**Stated exercise**
What do the lines from the top of the data through the line with "return ((front[0] +" say? Quote them exactly and include both ends.

**Dataset extract**
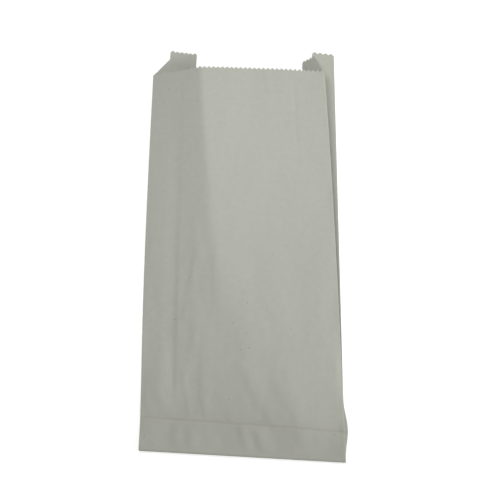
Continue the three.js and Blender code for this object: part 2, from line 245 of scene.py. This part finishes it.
def back_curl(from_left, length):
    along = smooth(1 - (FRONT_LENGTH + TAB_RISE - length) / CURL_LENGTH)
    return CURL * along * max(0, 1 - from_left / LEFT_TAB) ** 2


# The right gusset's inner fold lies the width of a ply from the front's edge and from the back's
# edge. In height it keeps FOLD_DEPTH clear of both, and towards the mouth it lifts off the back.
FOLD_DEPTH = 1.5 * PLY_PITCH
RIGHT_INNER_LIFT = 4.5


def inner_fold_right(front, back, share):
    top, bottom = front[1] - FOLD_DEPTH, back[1] + FOLD_DEPTH
    across = back[0] - front[0]
    apart = math.hypot(across, top - bottom)
    inward = math.sqrt(GUSSET ** 2 - (apart / 2) ** 2)
    z = (top + bottom) / 2 - (across / apart * inward if apart > 1e-6 else 0)
    z = min(top, max(bottom + RIGHT_INNER_LIFT * share ** 2, z))
    reach = math.sqrt(GUSSET ** 2 - (top - z) ** 2) + math.sqrt(GUSSET ** 2 - (z - bottom) ** 2)
    return ((front[0] + back[0] - reach) / 2, z)


# The left gusset's rear ply lies on the back as far as a knee, and then rises to the inner fold.
def inner_fold_left(front, back):
    top, bottom = front[1] - FOLD_DEPTH, back[1] + FOLD_DEPTH
    across, down = back[0] + KNEE_AT - front[0], top - bottom
    apart = math.hypot(across, down)
    along = (GUSSET ** 2 - (GUSSET - KNEE_AT) ** 2 + apart ** 2) / (2 * apart)
    up = math.sqrt(max(0, GUSSET ** 2 - along ** 2))
    z = min(top, max(bottom, top - (along * down - up * across) / apart))
    return (front[0] + (along * across + up * down) / apart, z)


# The six folds of the tube at one length, as (x, z) in a plane across the bag. The front's left
# edge is drawn aside most in the lower half, and its right edge most towards the mouth.
def section(length):
    opened = opening(length)
    along = max(0, length - TAIL) / (FRONT_LENGTH - TAIL)
    early = 1 - (1 - min(1, along)) ** 3
    half = WIDTH / 2
    base = lerp(FOOT, PAPER / 2, smooth((length - TAIL) / TAIL_SETTLE))
    bulge = BULGE * smooth(1 - abs(length - BULGE_AT) / BULGE_REACH)
    front_left = (-half + FRONT_LEFT_DRIFT * early, base + lerp(STACK, LEFT_OPENING, opened))
    front_right = (half + FRONT_RIGHT_DRIFT * along ** 2, base + lerp(STACK, RIGHT_OPENING, opened))
    back_left = (BACK_LEFT_DRIFT * along - half, base)
    back_right = (half + BACK_RIGHT_DRIFT * along + bulge, base)
    return {
        "front_left": front_left,
        "front_right": front_right,
        "back_left": back_left,
        "back_right": back_right,
        "inner_left": inner_fold_left(front_left, back_left),
        "inner_right": inner_fold_right(front_right, back_right, opened),
    }


# A panel runs from one fold to another, and round each fold the paper makes a half turn from its
# upper ply to its lower one.
def between(a, b, share, lift_a=0, lift_b=0):
    return (lerp(a[0], b[0], share), lerp(a[1] + lift_a, b[1] + lift_b, share))


def half_turn(top, lift, side, share):
    angle = math.pi * share
    return (top[0] + side * BEND * math.sin(angle), top[1] + lift - BEND + BEND * math.cos(angle))


def on_section(panel, share, length):
    at = section(length)
    if panel == "front":
        x, z = between(at["front_left"], at["front_right"], share)
        return (x, z + relief(share, length))
    if panel == "front_right_fold":
        return half_turn(at["front_right"], 0, 1, share)
    if panel == "front_ply_right":
        return between(at["front_right"], at["inner_right"], share, -PLY_PITCH, BEND)
    if panel == "inner_right_fold":
        return half_turn(at["inner_right"], BEND, -1, share)
    if panel == "rear_ply_right":
        return between(at["inner_right"], at["back_right"], share, -BEND, PLY_PITCH)
    if panel == "back_right_fold":
        return half_turn(at["back_right"], PLY_PITCH, 1, share)
    if panel in ("back_outer", "back_inner"):
        lift = back_curl((1 - share) * WIDTH, length)
        if panel == "back_inner":
            lift += PAPER * smooth(((0.5 + (LAP / 2 + LAP_STEP) / WIDTH) - share) * WIDTH)
        return between(at["back_right"], at["back_left"], share, lift, lift)
    if panel == "back_left_fold":
        return half_turn(at["back_left"], PLY_PITCH + back_curl(0, length), -1, 1 - share)
    if panel == "rear_ply_left":
        inward = share * GUSSET
        flat = min(inward, KNEE_AT)
        x, z = at["back_left"]
        knee = (x + flat, z + PLY_PITCH + back_curl(flat, length))
        beyond = max(0, inward - KNEE_AT) / (GUSSET - KNEE_AT)
        return between(knee, at["inner_left"], beyond, 0, -BEND * beyond)
    if panel == "inner_left_fold":
        return half_turn(at["inner_left"], BEND, 1, 1 - share)
    if panel == "front_ply_left":
        return between(at["inner_left"], at["front_left"], share, BEND, -PLY_PITCH)
    return half_turn(at["front_left"], 0, -1, 1 - share)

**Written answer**
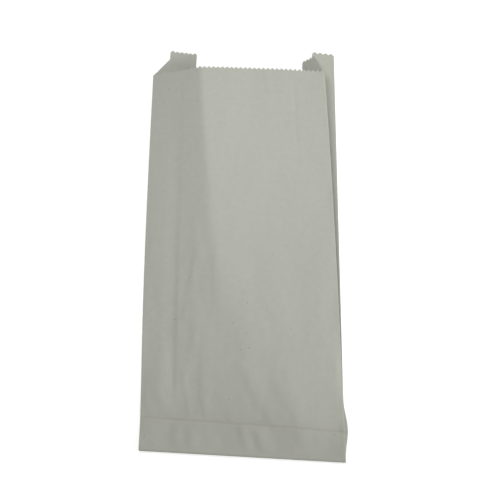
Continue the three.js and Blender code for this object: part 2, from line 245 of scene.py. This part finishes it.
def back_curl(from_left, length):
    along = smooth(1 - (FRONT_LENGTH + TAB_RISE - length) / CURL_LENGTH)
    return CURL * along * max(0, 1 - from_left / LEFT_TAB) ** 2


# The right gusset's inner fold lies the width of a ply from the front's edge and from the back's
# edge. In height it keeps FOLD_DEPTH clear of both, and towards the mouth it lifts off the back.
FOLD_DEPTH = 1.5 * PLY_PITCH
RIGHT_INNER_LIFT = 4.5


def inner_fold_right(front, back, share):
    top, bottom = front[1] - FOLD_DEPTH, back[1] + FOLD_DEPTH
    across = back[0] - front[0]
    apart = math.hypot(across, top - bottom)
    inward = math.sqrt(GUSSET ** 2 - (apart / 2) ** 2)
    z = (top + bottom) / 2 - (across / apart * inward if apart > 1e-6 else 0)
    z = min(top, max(bottom + RIGHT_INNER_LIFT * share ** 2, z))
    reach = math.sqrt(GUSSET ** 2 - (top - z) ** 2) + math.sqrt(GUSSET ** 2 - (z - bottom) ** 2)
    return ((front[0] + back[0] - reach) / 2, z)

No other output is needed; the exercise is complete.